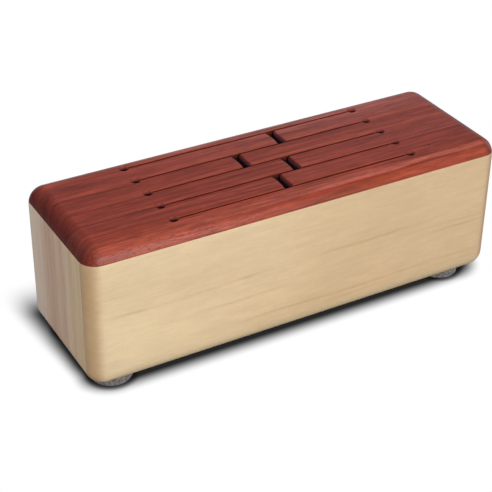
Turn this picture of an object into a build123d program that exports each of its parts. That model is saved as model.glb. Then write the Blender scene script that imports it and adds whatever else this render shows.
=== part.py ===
from build123d import *
import os

# Log drum with eight tongues: a padauk tone plate on a closed sound box of pale wood, on four felt feet.
# Millimetres. The origin is on the floor under the middle of the drum.
# +X runs along the tongues, to the player's right. -Y is the front. +Z is up.

# Outer form, rounded after glueing with one cutter along every edge
drum_length = 500.0
drum_width = 163.5
box_height = 150.0
plate_thickness = 15.0
edge_radius = 19.4

# Sound box
board_thickness = 16.0
end_thickness = 16.0
bottom_thickness = 12.0
tongue_joint_depth = 5.0
tongue_joint_width = 6.0
bottom_lip_width = 5.0
bottom_lip_height = 4.0
groove_end_gap = 0.3

# Slits and the holes that stop them from splitting on
slit_pitch = 29.2
slit_width = 2.6
hole_diameter = 10.0
hole_reach = 144.0

# Cross cuts, one in each lane between two slits, from the rear lane to the front one.
# The plate is glued up from two staves, and its slit on the glue line parts their lanes.
rear_stave_cuts = [35.0, -25.0, 19.5]
front_stave_cuts = [-8.3]
cross_cut_width = 7.2
left_tip_crown = 1.6
right_tip_crown = 0.6
tip_rounding = 2.5

# Tuning reliefs, a scoop under the root of each tongue, deeper under the long tongues
relief_setback = 30.0
relief_radius = 70.0
relief_depth_short = 2.5
relief_depth_long = 5.0

# Felt feet
foot_diameter = 45.0
foot_height = 10.0
foot_edge_break = 1.5
foot_inset_from_end = 39.5
foot_inset_from_side = 35.25
foot_row_shift = -4.0

# How far a cutting solid runs past the wood that it cuts
overcut = 1.0

# Places worked out from the sizes above
box_floor = foot_height
plate_underside = box_floor + box_height
plate_top = plate_underside + plate_thickness
inner_length = drum_length - 2 * end_thickness
inner_width = drum_width - 2 * board_thickness
cross_cut_places = rear_stave_cuts + front_stave_cuts
lane_count = len(cross_cut_places)
slit_places = [(lane_count / 2 - row) * slit_pitch for row in range(lane_count + 1)]
glue_line = slit_places[len(rear_stave_cuts)]
tongue_width = slit_pitch - slit_width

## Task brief
Your task is to output all of the data above word for word.

## Result of the task
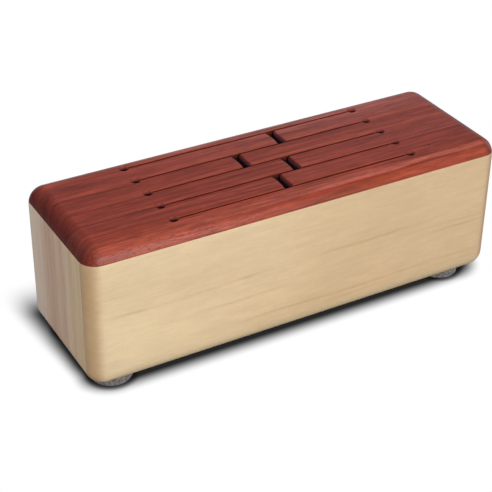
Turn this picture of an object into a build123d program that exports each of its parts. That model is saved as model.glb. Then write the Blender scene script that imports it and adds whatever else this render shows.
=== part.py ===
from build123d import *
import os

# Log drum with eight tongues: a padauk tone plate on a closed sound box of pale wood, on four felt feet.
# Millimetres. The origin is on the floor under the middle of the drum.
# +X runs along the tongues, to the player's right. -Y is the front. +Z is up.

# Outer form, rounded after glueing with one cutter along every edge
drum_length = 500.0
drum_width = 163.5
box_height = 150.0
plate_thickness = 15.0
edge_radius = 19.4

# Sound box
board_thickness = 16.0
end_thickness = 16.0
bottom_thickness = 12.0
tongue_joint_depth = 5.0
tongue_joint_width = 6.0
bottom_lip_width = 5.0
bottom_lip_height = 4.0
groove_end_gap = 0.3

# Slits and the holes that stop them from splitting on
slit_pitch = 29.2
slit_width = 2.6
hole_diameter = 10.0
hole_reach = 144.0

# Cross cuts, one in each lane between two slits, from the rear lane to the front one.
# The plate is glued up from two staves, and its slit on the glue line parts their lanes.
rear_stave_cuts = [35.0, -25.0, 19.5]
front_stave_cuts = [-8.3]
cross_cut_width = 7.2
left_tip_crown = 1.6
right_tip_crown = 0.6
tip_rounding = 2.5

# Tuning reliefs, a scoop under the root of each tongue, deeper under the long tongues
relief_setback = 30.0
relief_radius = 70.0
relief_depth_short = 2.5
relief_depth_long = 5.0

# Felt feet
foot_diameter = 45.0
foot_height = 10.0
foot_edge_break = 1.5
foot_inset_from_end = 39.5
foot_inset_from_side = 35.25
foot_row_shift = -4.0

# How far a cutting solid runs past the wood that it cuts
overcut = 1.0

# Places worked out from the sizes above
box_floor = foot_height
plate_underside = box_floor + box_height
plate_top = plate_underside + plate_thickness
inner_length = drum_length - 2 * end_thickness
inner_width = drum_width - 2 * board_thickness
cross_cut_places = rear_stave_cuts + front_stave_cuts
lane_count = len(cross_cut_places)
slit_places = [(lane_count / 2 - row) * slit_pitch for row in range(lane_count + 1)]
glue_line = slit_places[len(rear_stave_cuts)]
tongue_width = slit_pitch - slit_width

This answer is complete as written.